* _Information supplied_:
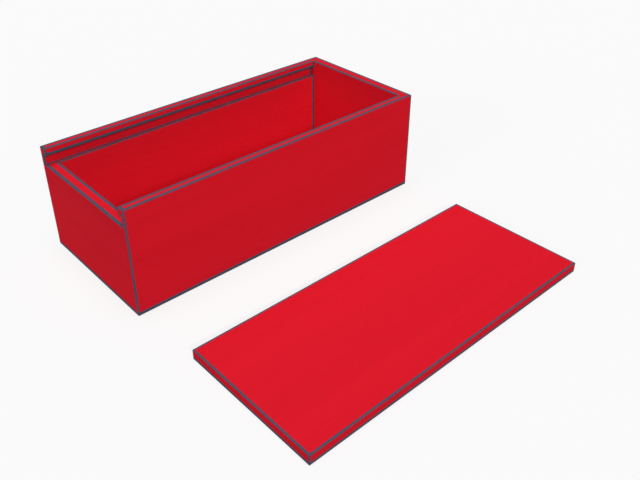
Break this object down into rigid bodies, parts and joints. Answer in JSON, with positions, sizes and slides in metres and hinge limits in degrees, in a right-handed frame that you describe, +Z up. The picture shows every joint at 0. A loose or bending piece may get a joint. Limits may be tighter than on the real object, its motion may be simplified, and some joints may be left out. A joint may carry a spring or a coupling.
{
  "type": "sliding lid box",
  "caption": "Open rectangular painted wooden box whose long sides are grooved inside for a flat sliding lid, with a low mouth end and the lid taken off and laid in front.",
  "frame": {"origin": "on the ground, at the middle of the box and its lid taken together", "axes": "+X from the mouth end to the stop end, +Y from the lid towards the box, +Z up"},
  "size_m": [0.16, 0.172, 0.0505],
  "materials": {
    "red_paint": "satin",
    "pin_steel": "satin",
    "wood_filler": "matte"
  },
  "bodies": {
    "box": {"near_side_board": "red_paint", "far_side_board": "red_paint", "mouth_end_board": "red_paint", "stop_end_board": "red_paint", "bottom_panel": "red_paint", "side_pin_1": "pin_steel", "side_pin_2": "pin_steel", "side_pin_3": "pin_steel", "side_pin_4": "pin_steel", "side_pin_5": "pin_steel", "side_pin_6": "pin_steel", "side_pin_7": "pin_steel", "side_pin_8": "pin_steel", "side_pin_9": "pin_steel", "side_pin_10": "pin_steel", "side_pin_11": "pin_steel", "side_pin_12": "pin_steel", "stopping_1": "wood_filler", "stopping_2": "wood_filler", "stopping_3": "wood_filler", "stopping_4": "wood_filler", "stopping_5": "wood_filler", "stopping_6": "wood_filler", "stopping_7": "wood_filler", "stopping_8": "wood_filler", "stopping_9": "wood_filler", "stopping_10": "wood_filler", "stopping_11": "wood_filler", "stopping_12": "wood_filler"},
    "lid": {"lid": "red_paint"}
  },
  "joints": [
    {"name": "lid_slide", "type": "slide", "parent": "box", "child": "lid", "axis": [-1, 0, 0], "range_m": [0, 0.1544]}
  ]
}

* _Exercise details_: Write out the full listing exactly as given.

* _Result below_:
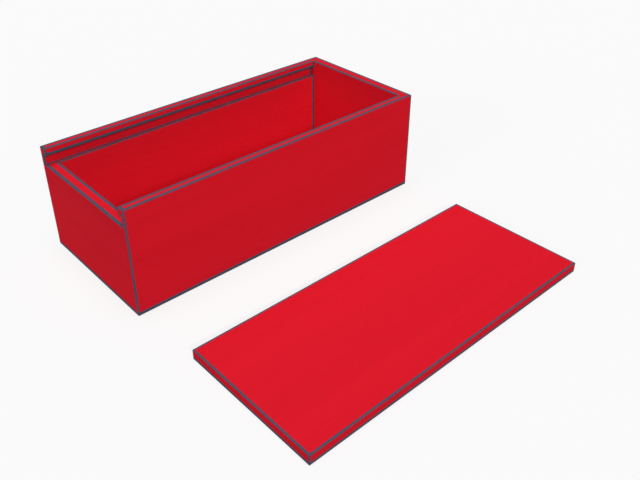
Break this object down into rigid bodies, parts and joints. Answer in JSON, with positions, sizes and slides in metres and hinge limits in degrees, in a right-handed frame that you describe, +Z up. The picture shows every joint at 0. A loose or bending piece may get a joint. Limits may be tighter than on the real object, its motion may be simplified, and some joints may be left out. A joint may carry a spring or a coupling.
{
  "type": "sliding lid box",
  "caption": "Open rectangular painted wooden box whose long sides are grooved inside for a flat sliding lid, with a low mouth end and the lid taken off and laid in front.",
  "frame": {"origin": "on the ground, at the middle of the box and its lid taken together", "axes": "+X from the mouth end to the stop end, +Y from the lid towards the box, +Z up"},
  "size_m": [0.16, 0.172, 0.0505],
  "materials": {
    "red_paint": "satin",
    "pin_steel": "satin",
    "wood_filler": "matte"
  },
  "bodies": {
    "box": {"near_side_board": "red_paint", "far_side_board": "red_paint", "mouth_end_board": "red_paint", "stop_end_board": "red_paint", "bottom_panel": "red_paint", "side_pin_1": "pin_steel", "side_pin_2": "pin_steel", "side_pin_3": "pin_steel", "side_pin_4": "pin_steel", "side_pin_5": "pin_steel", "side_pin_6": "pin_steel", "side_pin_7": "pin_steel", "side_pin_8": "pin_steel", "side_pin_9": "pin_steel", "side_pin_10": "pin_steel", "side_pin_11": "pin_steel", "side_pin_12": "pin_steel", "stopping_1": "wood_filler", "stopping_2": "wood_filler", "stopping_3": "wood_filler", "stopping_4": "wood_filler", "stopping_5": "wood_filler", "stopping_6": "wood_filler", "stopping_7": "wood_filler", "stopping_8": "wood_filler", "stopping_9": "wood_filler", "stopping_10": "wood_filler", "stopping_11": "wood_filler", "stopping_12": "wood_filler"},
    "lid": {"lid": "red_paint"}
  },
  "joints": [
    {"name": "lid_slide", "type": "slide", "parent": "box", "child": "lid", "axis": [-1, 0, 0], "range_m": [0, 0.1544]}
  ]
}